Apologies to the Queen Mary

(Sub Pop; US: 27 Sep 2005; UK: 26 Sep 2005)

The Album of This Year's Decade

Forty-eight minutes of music to last all day. The ‘00s have already provided some amazing debut records and Wolf Parade join the flood with force. This is art and vigor, but vigor first. This is hart rock, overwrought and almost ridiculous. Like The Constantines, TV on the Radio and Funeral, the only thing saving Apologies to the Queen Mary from absurdity is their blind-sighted intensity. Irony is useless to these bands and it sounds like the malaise is finally crashing and burning. Listen to “Dear Sons and Daughters of Hungry Ghosts” and you’ll hear the death knells of yesterday’s cynical detachment.


It’s hard to make the things you do in a day count for something. That’s Wolf Parade’s point. Even for the most avant-garde, there’s probably only a few seconds in a day when one can actually be an artist. No matter how high-minded or righteous you are, you have to eat and the rent comes due. Of course these restrictive realities fluctuate depending on culture and class, but everyone faces the frustration of the day-to-day. The point is though, that this inevitability doesn’t have to equate with hopeless immobility. Wolf Parade attack cynicism and cash in on all their future allotments of artistic movement for one album that matters right now. Apologies to the Queen Mary magically melds the everyday with art, gravity with feeling, and creates something tangible yet wildly impractical.

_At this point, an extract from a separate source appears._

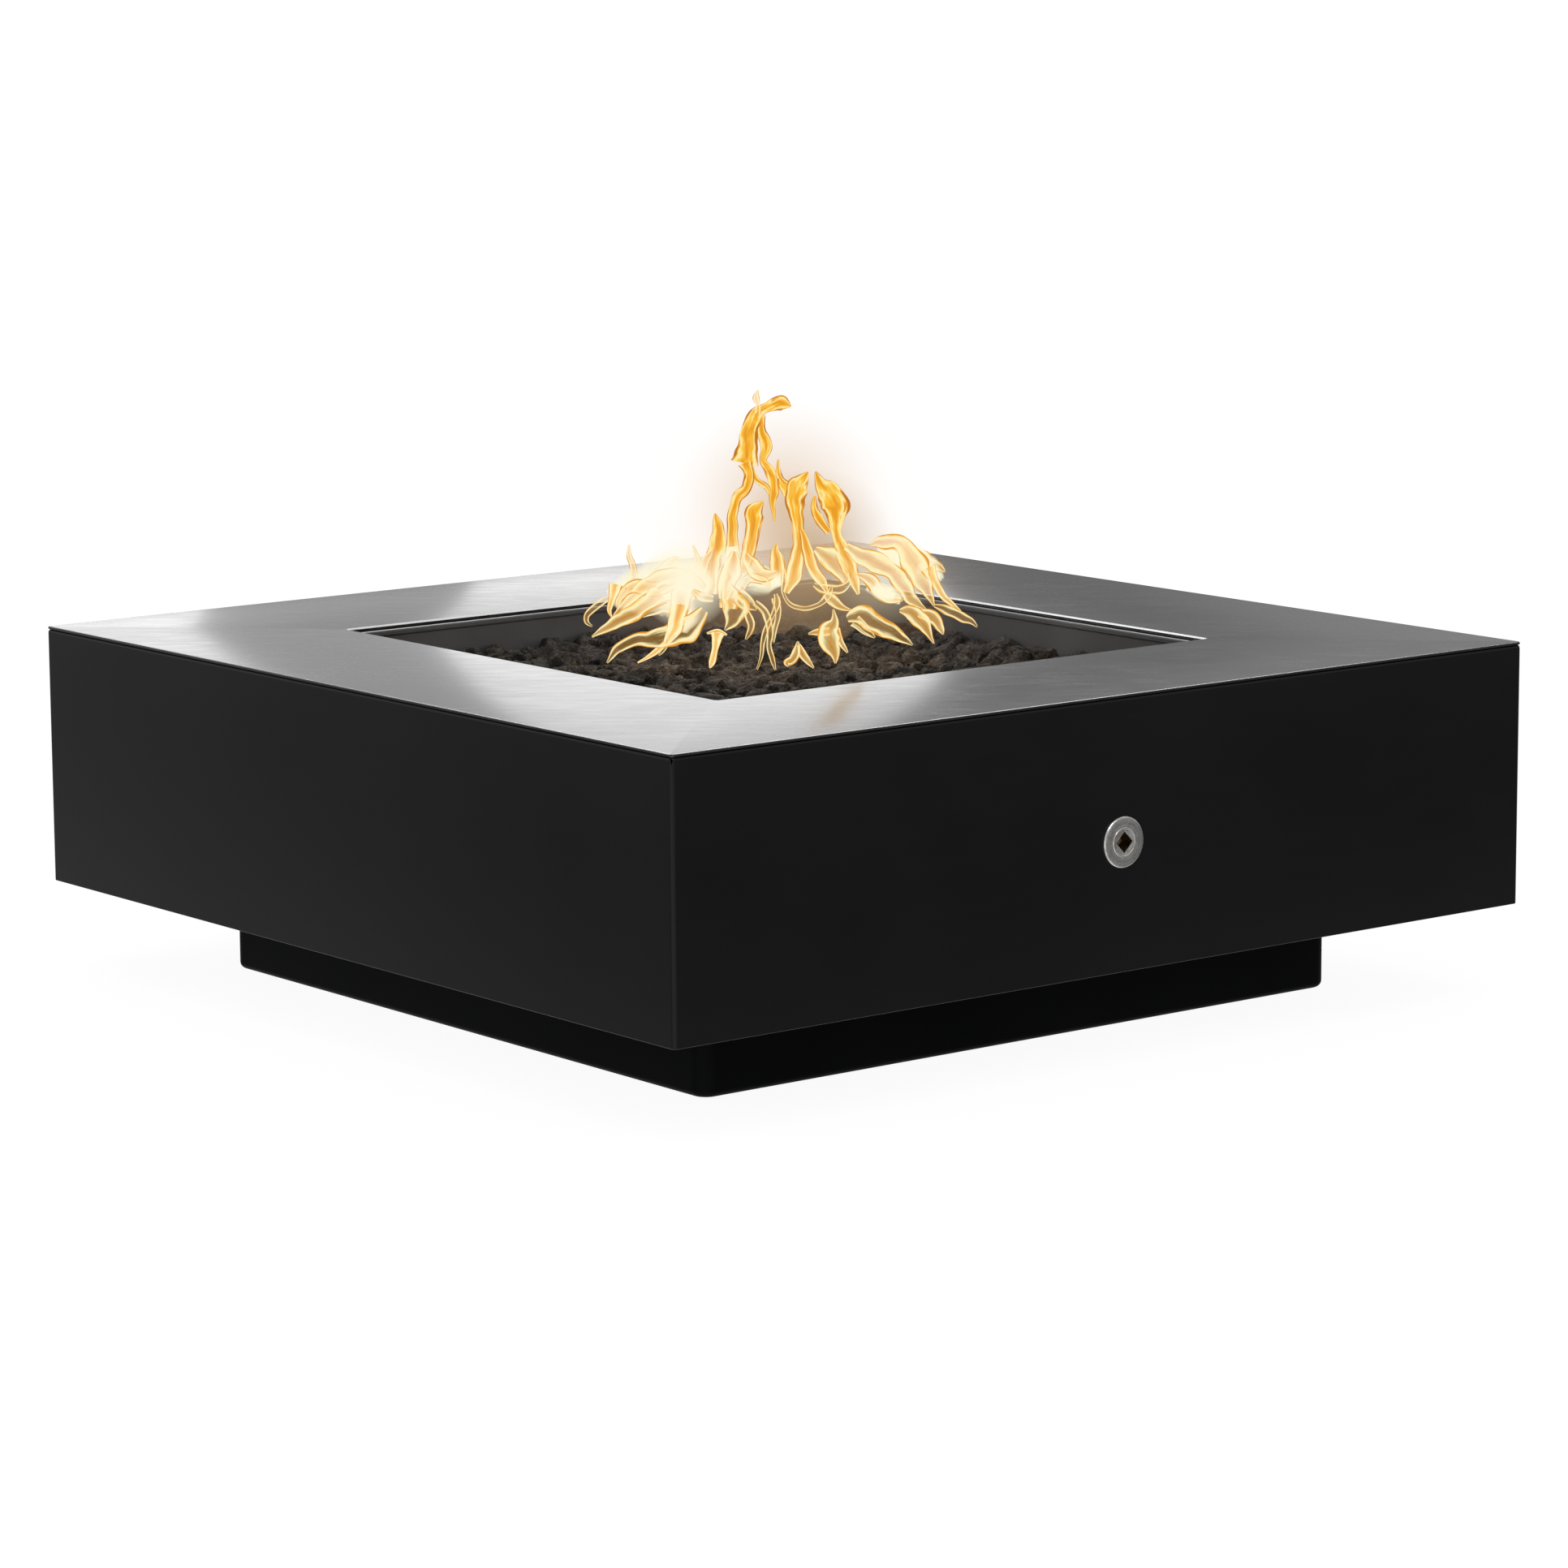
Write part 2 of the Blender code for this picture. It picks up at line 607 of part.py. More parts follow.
def build_burner(finish, parent):
    around, sides = 32, 8
    bore = RING_TUBE - TUBE_WALL
    flat = math.pi / around
    outer = add_object("burner_ring_outer", ring_bm(RING_RADIUS, RING_TUBE, around, sides, flat,
                       lift=BURNER_Z), finish, parent, smooth=50)
    cut(outer, add_object("ring_bore_cutter", ring_bm(RING_RADIUS, bore, around, sides, flat,
                          lift=BURNER_Z), finish, parent))
    reach = (RING_RADIUS - RING_TUBE) * math.cos(flat) - GAP
    inlet = rod_cutter("ring_inlet_cutter", bore - TUBE_WALL, -RING_RADIUS, RING_RADIUS, "X",
                       (0, 0, BURNER_Z), parent, finish, sides=8)
    cut(outer, inlet)
    cut(outer, port_cutter("ring_port_cutter", RING_RADIUS,
                           [math.tau * (spot + 0.5) / RING_PORTS for spot in range(RING_PORTS)],
                           finish, parent))

    bar = turned("burner_crossbar", tube_loops(RING_TUBE, bore, -reach, reach, 16), "X",
                 (0, 0, BURNER_Z), finish, parent)
    cut(bar, rod_cutter("bar_inlet_cutter", NIPPLE_BORE, -RING_TUBE - GAP, 0, "Z",
                        (0, 0, BURNER_Z), parent, finish, sides=12))
    half_bore = INNER_RING_TUBE - TUBE_WALL
    for hand, sign in (("left", -1), ("right", 1)):
        side_hole = rod_cutter(f"bar_side_{hand}_cutter", half_bore, -2 * RING_TUBE, 2 * RING_TUBE,
                               "Y", (sign * INNER_RING_RADIUS, 0, BURNER_Z), parent, finish, sides=8)
        cut(bar, side_hole)

    clear = RING_TUBE + GAP + INNER_RING_TUBE * RING_TUBE / INNER_RING_RADIUS + GAP
    start = math.asin(clear / INNER_RING_RADIUS)
    for hand, first in (("back", start), ("front", math.pi + start)):
        sweep = math.pi - 2 * start
        name = f"burner_ring_inner_{hand}"
        ring = add_object(name, ring_bm(INNER_RING_RADIUS, INNER_RING_TUBE, 14, sides, first, sweep,
                                        BURNER_Z), finish, parent, smooth=50)
        slack = math.radians(2)
        cut(ring, add_object(f"{name}_bore_cutter", ring_bm(
            INNER_RING_RADIUS, half_bore, 14, sides, first - slack, sweep + 2 * slack, BURNER_Z),
            finish, parent))
        angles = [first + sweep * (spot + 0.5) / INNER_PORTS for spot in range(INNER_PORTS)]
        cut(ring, port_cutter(f"{name}_port_cutter", INNER_RING_RADIUS, angles, finish, parent))

    top = BURNER_Z - RING_TUBE - GAP
    turned("burner_hub", tube_loops(NIPPLE_RADIUS + HUB_WALL, NIPPLE_RADIUS + GAP,
                                    PAN_FLOOR + GAP, top), "Z", (0, 0, 0), finish, parent)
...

It all sounds incredibly naive and would come across way too Disney if it wasn’t for the severity of the players in Wolf Parade. Arlen Thompson’s drums open the album and set up a momentous canvas for the rest of the band to work with. As Thompson bangs away with staggering authority, Hadji Bakara’s and Spencer Krug’s keyboard idiosyncrasies battle against Boeckner’s rough and heaving guitar. It’s wonderfully unrefined and utterly relentless. Their playing is so irrational that it borders on sublime. It’s as if they’re transcribing the frustration of the everyday, to which everyone is not afforded the luxury of expression.

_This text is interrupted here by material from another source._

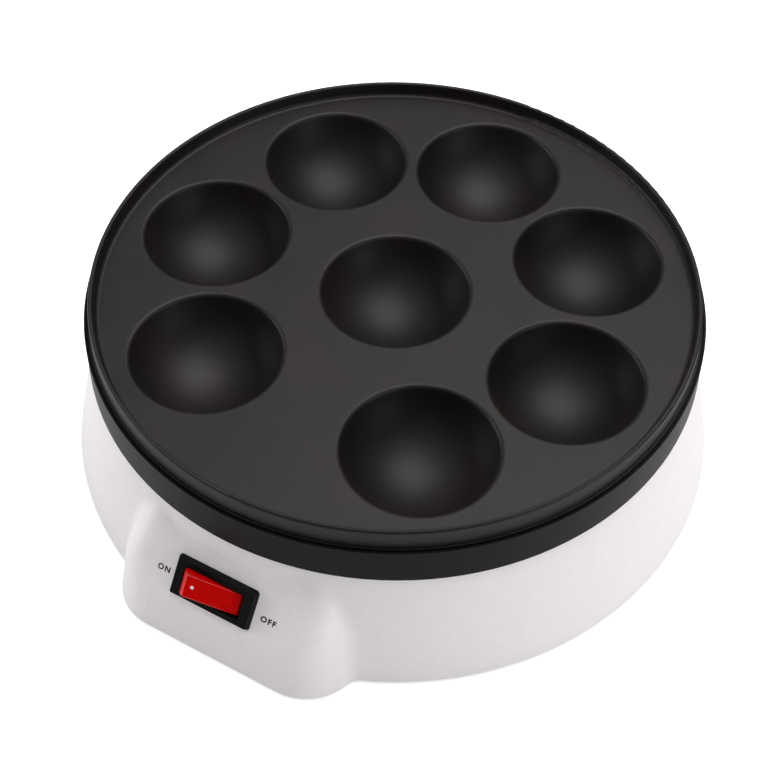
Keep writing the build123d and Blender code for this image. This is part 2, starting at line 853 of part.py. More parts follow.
def rocker_form(inset, bottom):
    """The key's outer form, or with an inset its hollow. Sides and ends lean in towards the top."""
    top = rocker_top - inset
    top_half = rocker_reach - rocker_top_inset - inset
    wide_half = rocker_reach - rocker_end_ease - inset
    low_half = math.sqrt(rocker_reach**2 - rocker_skirt**2) - rocker_end_ease - inset
    width_half = rocker_half_width - inset
    length_outline = [
        (-top_half, top), (top_half, top), (wide_half, rocker_widest),
        (low_half, bottom), (-low_half, bottom), (-wide_half, rocker_widest),
    ]
    width_outline = Polyline(
        (0, rocker_side_lean - width_half, top), (0, width_half - rocker_side_lean, top),
        (0, width_half, rocker_widest), (0, width_half, bottom),
        (0, -width_half, bottom), (0, -width_half, rocker_widest), close=True,
    )
    width_form = extrude(make_face(width_outline), rocker_reach, dir=(1, 0, 0), both=True)
    return side_profile(length_outline, 2 * width_half) & width_form


def rocker():
    """Hollow translucent key with a flat top, two pivot pins and a barrel for the spring."""
    key = rocker_form(0, -rocker_skirt)
    key = fillet(key.faces().sort_by(Axis.Z)[-1].edges(), rocker_round)
    wall = rocker_wall
    key -= rocker_form(wall, -rocker_skirt - 1)
    pins = Rot(90, 0, 0) * Cylinder(rocker_pin_radius, 2 * pivot_reach())
    pins -= block((-5, 5), (-rocker_half_width + wall, rocker_half_width - wall), (-5, 5))
    key += pins
    key += upright(barrel_radius, -barrel_length, rocker_top - wall / 2)
    key -= upright(barrel_bore, -barrel_length - 1, bore_top)
    return tilted_rocker(key)


def switch_plunger():
    """Headed pin with a round tip that pushes the see-saw contact."""
    centre = plunger_tip - plunger_radius
    pin = upright(plunger_radius, -centre, -plunger_rise) + Pos(0, 0, -centre) * Sphere(plunger_radius)
    pin += upright(plunger_head, -plunger_rise - plunger_head_height, -plunger_rise)
    return tilted_rocker(pin)


def switch_spring():
    """Coil spring between the plunger's head and the top of the barrel."""
    space = bore_top + plunger_rise - 2 * spring_wire - 0.1
    mean = barrel_bore - spring_wire - 0.15
    path = Helix(pitch=space / spring_turns, height=space, radius=mean)
    section = Plane(origin=path @ 0, z_dir=path % 0) * Circle(spring_wire)
    coil = sweep(section, path=path)
    return tilted_rocker(Pos(0, 0, -plunger_rise + spring_wire + 0.05) * coil)


def neon_lamp():
    """Small neon lamp lying under the rocker's ON end."""
    glass = Rot(0, 90, 0) * Cylinder(lamp_radius, lamp_end - lamp_start)
    glass = fillet(glass.edges().filter_by(GeomType.CIRCLE), lamp_round)
    x = -(lamp_start + lamp_end) / 2
    z = rocker_top - rocker_wall - lamp_gap - lamp_radius
    return tilted_rocker(Pos(x, 0, z) * glass)


def switch_contact():
    """See-saw bar on the common terminal's rounded edge, tilted to its OFF rest."""
    low = knife_radius + running_gap
    half = seesaw_length / 2
    bar = block((-half, half), (-seesaw_width / 2, seesaw_width / 2), (low, low + seesaw_thickness))
    bar = fillet(bar.edges().filter_by(Axis.Z), seesaw_round)
    bar += upright(button_radius, low - button_height, low, terminal_spacing, 0)
    return on_switch_seat(Pos(0, 0, -seesaw_depth) * Rot(0, -rocker_swing * seesaw_ratio, 0) * bar)


def switch_terminals():
    """Lamp, common and load terminals through the housing's floor."""
    blades = []
    floor_top = -switch_depth + switch_floor
    closed = math.radians(rocker_swing * seesaw_ratio)
    button_low = (knife_radius + running_gap - button_height) * math.cos(closed)
    load_top = -seesaw_depth + button_low - terminal_spacing * math.sin(closed) - closed_gap
    tops = (floor_top + 0.5, -seesaw_depth, load_top)
    half = tab_thickness / 2
    for x, top in zip(terminal_places(), tops):
        blades.append(block((x - half, x + half), (-terminal_width / 2, terminal_width / 2),
                            (-terminal_reach, top)))
    blades[1] += Pos(0, 0, -seesaw_depth) * Rot(90, 0, 0) * Cylinder(knife_radius, terminal_width)
    blades[2] += block((terminal_spacing - load_pad_half, terminal_spacing + load_pad_half),
                       (-load_pad_half, load_pad_half), (load_top - load_pad_thickness, load_top))
    return group(on_switch_seat(blade) for blade in blades)


# Mains entry, terminal block and wiring


def cord_gland():
    """Bush through the back wall, with its flange outside."""
    barrel = Cylinder(gland_body, gland_depth, align=(Align.CENTER, Align.CENTER, Align.MIN))
    flange = Cylinder(gland_flange, gland_flange_thickness,
                      align=(Align.CENTER, Align.CENTER, Align.MAX))
    bush = barrel + flange
    bush = fillet(bush.edges().filter_by(GeomType.CIRCLE).group_by(Axis.Z)[0], gland_round)
    bush -= Cylinder(gland_bore, 4 * gland_depth)
    return at_gland(bush)


def gland_nut():
    """Nut on the bush inside the wall."""
    hexagon = RegularPolygon(nut_across_flats / 2, 6, major_radius=False)
    nut = extrude(Pos(0, 0, gland_pad_depth) * hexagon, nut_thickness)
    nut -= Cylinder(gland_body + thread_clearance, 4 * gland_depth)
    return at_gland(nut)


def terminal_block():
    """Three-way block standing on the cover."""
    half = block_length / 2
    body = block((-half, half), (block_y - block_width / 2, block_y + block_width / 2),
                 (cover_top, cover_top + block_height))
    body = fillet(body.edges().filter_by(Axis.Z), block_corner)
    entry = cover_top + block_entry_rise
    way_through = Rot(90, 0, 0) * Cylinder(block_entry_radius, 2 * block_width)
    for k in (-1, 0, 1):
        body -= Pos(k * block_pitch, block_y, entry) * way_through
    for x, y in block_screw_places():
        body -= upright(block_screw_radius + screw_hole_gap / 2, entry, beyond, x, y)
    for side in (-1, 1):
        body -= upright(block_fixing_radius, 0, beyond, side * block_pitch / 2, block_y)
    return body


def block_screw_places():
    """Plan position of the six clamping screws."""
    return [(k * block_pitch, block_y + side * block_screw_reach) for k in (-1, 0, 1) for side in (-1, 1)]


def block_screws():
    """Six slotted clamping screws in the block."""
    top = block_screw_length / 2
    screw = Cylinder(block_screw_radius, block_screw_length) - Pos(0, 0, top) * Box(4, 0.6, 1.2)
    middle = cover_top + block_height - top - 1
    return group(Pos(x, y, middle) * screw for x, y in block_screw_places())


def bend_radii(points):
    """Largest tangent arcs that a route's runs allow, one for each corner."""
    radii = []
    for before, corner, after in zip(points, points[1:], points[2:]):
        arrive = corner - before
        leave = after - corner
        turn = math.radians(arrive.get_angle(leave))
        radii.append(0.45 * min(arrive.length, leave.length) / math.tan(turn / 2))
    return radii


def wire(points):
    """Insulated wire along straight runs joined by tangent arcs."""
    route = [Vector(*point) for point in points]
    path = FilletPolyline(*route, radius=bend_radii(route))
    section = Plane(origin=path @ 0, z_dir=path % 0) * Circle(wire_radius)
    return sweep(section, path=path)


def tab_ends():
    """Where each wire meets a tab, and the way in which it runs up to it."""
    lug_top, lug_bottom, body_bottom = thermostat_levels()
    into_panel = panel.z_dir
    upwards = Vector(0, 0, 1)
    ends = {}
    for name, x in zip(("lamp", "common", "load"), terminal_places()):
        ends[name] = (switch_seat.from_local_coords(Vector(x, 0, -terminal_reach)), into_panel)
    pin_low = element_end - seal_length - pin_stub - tab_length
    for name, side in (("pin_left", -1), ("pin_right", 1)):
        ends[name] = (Vector(side * element_leg_gap, -element_leg_reach, pin_low), upwards)
    stat_low = body_bottom - tab_length
    for name, side in (("stat_left", -1), ("stat_right", 1)):
        ends[name] = (Vector(side * thermostat_tab_gap, -thermostat_reach, stat_low), upwards)
    return ends


def run_up(end, *distances):
    """Points of a route on the line of a tab, at distances short of its end."""
    place, way = tab_ends()[end]
    return [tuple(place - way * distance) for distance in distances]


def wire_routes():
    """Each wire's route, chosen by hand between the tabs, the block and the fuse."""
    front = block_y - block_width / 2 - wire_end_gap
    entry = cover_top + block_entry_rise
    fuse_left = (fuse_x - sleeve_length / 2 - wire_end_gap, fuse_y, fuse_height())
    fuse_right = (fuse_x + sleeve_length / 2 + wire_end_gap, fuse_y, fuse_height())
    tag = polar(post_circle - tag_tail + 2, earth_angle, reflector_bottom - tag_thickness - wire_end_gap)
    pin = tab_ends()["pin_right"][0]
    return {
        "live_wire": [
            (block_pitch, front, entry), (block_pitch, 50, 9), (24, 20, 7), (30, -25, 7), (27, -62, 7),
            (14, -82, 7), (1, -86, 7.5), *run_up("common", 7, wire_end_gap),
        ],
        "neutral_wire": [
            (0, front, entry), (0, 50, 8), (4, 20, 7), (7, -20, 7), (9, -52, 7.5),
            *run_up("pin_right", 16, wire_end_gap),
        ],
        "earth_wire": [
            (-block_pitch, front, entry), (-block_pitch, 52, 9), (-34, 40, 8), (-60, 31, 10),
            (tag.X + 2, tag.Y, 15), tuple(tag),
        ],
        "switched_wire": [
            *run_up("load", wire_end_gap, 6), (14, -84, 15), (14, -81, 30),
            *run_up("stat_right", 9, wire_end_gap),
        ],
        "lamp_wire": [
            *run_up("lamp", wire_end_gap, 6), (-2, -86, 11), (6, -82, 17), (8.5, -82, 28),
            (8.5, pin.Y - 4, pin.Z + 5.4), (8.5, pin.Y - tab_thickness / 2 - 0.1, pin.Z + 5.4),
        ],
        "fuse_feed": [
            *run_up("stat_left", wire_end_gap, 7), (-13, -88, 37), (-16.5, -88, 46), (-15.6, -87.5, 54),
            (-17.6, fuse_y, 60.6), fuse_right,
        ],
        "fuse_return": [
            fuse_left, (-41.5, -88.5, 58.5), (-41, -90, 51), (-30, -92, 48), (-20.5, -94, 40),
            (-18, -92, 28), (-11, -80, 14), *run_up("pin_left", 10, wire_end_gap),
        ],
    }


def tab_connectors():
    """Insulated push-on connectors, each with a slot for its tab and a hole for its wire."""
    connectors = []
    for name, (place, way) in tab_ends().items():
        width = terminal_width if name in ("lamp", "common", "load") else tab_width
        across = Vector(1, 0, 0) if name.startswith("pin") else Vector(0, 1, 0)
        across = (across - way * across.dot(way)).normalized()
        seat = Plane(origin=place, x_dir=across, z_dir=way)
        connectors.append(seat.location * tab_connector(width / 2))
    return group(connectors)


def tab_connector(half):
    """One connector about +Z, for a tab of half the given width, with the tab's end at z = 0."""
    side = wire_radius + connector_wall
    slot_half = tab_thickness / 2 + running_gap
    shell = block((-half - connector_wall, half + connector_wall), (-side, side),
                  (-connector_tail, connector_cover))
    shell = fillet(shell.edges().filter_by(Axis.Z), connector_round)
    shell -= block((-half - running_gap, half + running_gap), (-slot_half, slot_half),
                   (-wire_end_gap, connector_cover + 1))
    return shell - upright(wire_radius + 0.1, -connector_tail - 1, 0)


sub_parts = {
    "base_shell": base_shell,
    "collar_ring": collar_ring,
    "cooking_plate": cooking_plate,
    "heating_element": heating_element,
    "element_pins": element_pins,
    "element_seals": element_seals,
    "element_clips": element_clips,
    "element_screws": element_screws,
    "heat_reflector": heat_reflector,
    "plate_posts": plate_posts,
    "post_washers": post_washers,
    "thermostat_cap": thermostat_cap_part,
    "thermostat_body": thermostat_body_part,
    "thermostat_tabs": thermostat_tabs,
    "thermostat_screws": thermostat_screws,
    "thermal_fuse": thermal_fuse,
    "fuse_sleeve": fuse_sleeve,
    "fuse_clip": fuse_clip,
    "fuse_screw": fuse_screw,
    "earth_tag": earth_tag,
    "earth_screw": earth_screw,
    "tab_connectors": tab_connectors,
    "terminal_block": terminal_block,
    "block_screws": block_screws,
    "bottom_cover": bottom_cover,
    "cover_screws": cover_screws,
    "rubber_feet": rubber_feet,
    "cord_gland": cord_gland,
    "gland_nut": gland_nut,
    "switch_housing": switch_housing,
    "rocker": rocker,
    "switch_plunger": switch_plunger,
    "switch_spring": switch_spring,
    "neon_lamp": neon_lamp,
    "switch_contact": switch_contact,
    "switch_terminals": switch_terminals,
}

os.makedirs("parts", exist_ok=True)
for name, make in sub_parts.items():
    save(name, make())
for name, points in wire_routes().items():
    save(name, wire(points))
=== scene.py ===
# %% [markdown]
# An electric pan for aebleskiver, the small ball-shaped pancakes. The working shapes arrive as one
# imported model: plate, collar, base, switch and everything inside. What is left for this lesson is the
# look of each surface, the printed marks and the light. The model comes first.

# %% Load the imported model
import bpy
import json
import math
from mathutils import Matrix, Vector


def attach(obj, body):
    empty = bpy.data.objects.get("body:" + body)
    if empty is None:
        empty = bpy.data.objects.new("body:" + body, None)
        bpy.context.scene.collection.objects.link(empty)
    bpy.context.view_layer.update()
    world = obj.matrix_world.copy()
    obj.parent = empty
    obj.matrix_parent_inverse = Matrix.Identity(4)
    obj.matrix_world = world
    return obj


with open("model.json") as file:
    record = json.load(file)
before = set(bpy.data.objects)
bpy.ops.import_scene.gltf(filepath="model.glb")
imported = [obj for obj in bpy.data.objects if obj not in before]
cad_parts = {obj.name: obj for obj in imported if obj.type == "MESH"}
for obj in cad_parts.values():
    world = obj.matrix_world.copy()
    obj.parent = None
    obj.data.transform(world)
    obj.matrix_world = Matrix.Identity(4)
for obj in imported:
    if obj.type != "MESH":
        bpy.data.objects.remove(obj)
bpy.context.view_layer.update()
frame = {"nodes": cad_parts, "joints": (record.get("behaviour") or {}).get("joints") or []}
nodes = frame["nodes"]
mm = 0.001

# %% [markdown]
# Every finish is a node material. Paint charts and photo editors give colours as sRGB hex values, and
# Blender's sockets want linear light, so one function converts them. A second small function adds a
# node with its settings and links. With these two, a material reads like a recipe, from its pattern to
# its surface.

# %% Colour and node helpers
tone_low, tone_high = 0.3, 0.7      # a noise stays near a half, so the tone drifts between these levels
full_detail, smooth_detail = 4.0, 2.0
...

What really distinguishes Apologies to the Queen Mary from just another ambitious rock album though, is the dynamic and accessible songwriting—and the voices that propel those songs from the streets to the stratosphere. Krug and Boeckner trade off vocal duties throughout the album, but it feels less like “it’s your turn to sing” than “I need that microphone now”. Take Krug’s “I’ll Believe in Anything” or Boeckner’s “This Hearts on Fire” for example. Both songs are born of the same laws of the howl as they churn and explode into anthems for the re-enchanted disillusioned. Not only will the melodies stick in your head, this stuff is going to get under your skin.

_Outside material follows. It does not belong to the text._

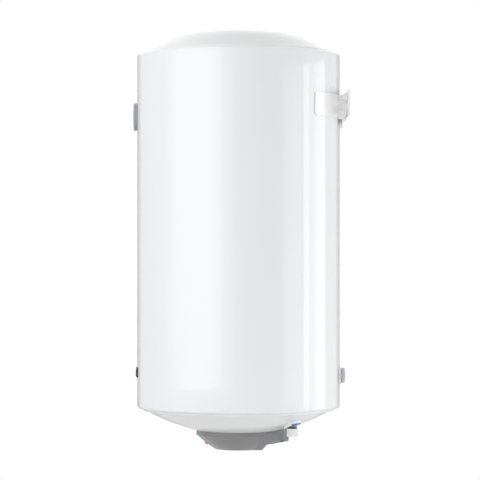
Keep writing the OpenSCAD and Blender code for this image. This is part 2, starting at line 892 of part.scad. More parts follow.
module thermometer_housing() {
  cup_r = dial_r - 2.5;
  color("silver") difference() {
    at_dial() y_rod(dial_r, -face_y, -casing_r + 6);
    tube(casing_r + seat_gap, 100, dial_z - 2 * dial_r, dial_z + 2 * dial_r, $fn = 720);
    at_dial() y_rod(cup_r, -face_y - 1, -face_y + dial_t + seat_gap);
    at_dial() y_rod(probe_r + shaft_gap, -face_y, -casing_r + 10);
  }
}

module thermometer_bezel() {
  lip_r = dial_r - 4;
  groove = dial_r - 2.5;
  color("silver") at_dial() difference() {
    union() {
      y_rod(dial_r, -dial_front + 1, -face_y);
      y_rod(dial_r - 1, -dial_front, -face_y);
    }
    y_rod(lip_r, -dial_front - 1, 0);
    y_rod(groove, -dial_front + 1, 0);
  }
}

module thermometer_dial() {
  color("white") at_dial() difference() {
    y_rod(dial_r - 2.8, -face_y, -face_y + dial_t);
    y_rod(spindle_r + shaft_gap, -face_y - 1, 0);
  }
}

module thermometer_pointer() {
  tip = dial_r - 8;
  front = face_y + 0.9;
  color("red") at_dial() {
    y_rod(spindle_r, -face_y - 1, -face_y + dial_t);
    y_rod(2.6, -front, -front + 0.6);
    rotate([0, -dial_sweep / 2, 0]) translate([0, -front + 0.6, 0]) rotate([90, 0, 0]) linear_extrude(0.6)
      polygon([[-1.2, -7], [1.2, -7], [0.4, tip], [-0.4, tip]]);
  }
}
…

I’m not sure whether Wolf Parade will be around for that long, but this record should stand the test of time. Their hasty convergence and dramatic tactics make Apologies to the Queen Mary seem more like a torrid affair than a first step. Either way, it sounds as if we can add it to the pile of this decade’s best. Stumbling artists from our graceless times, Wolf Parade’s music might actually matter to some people.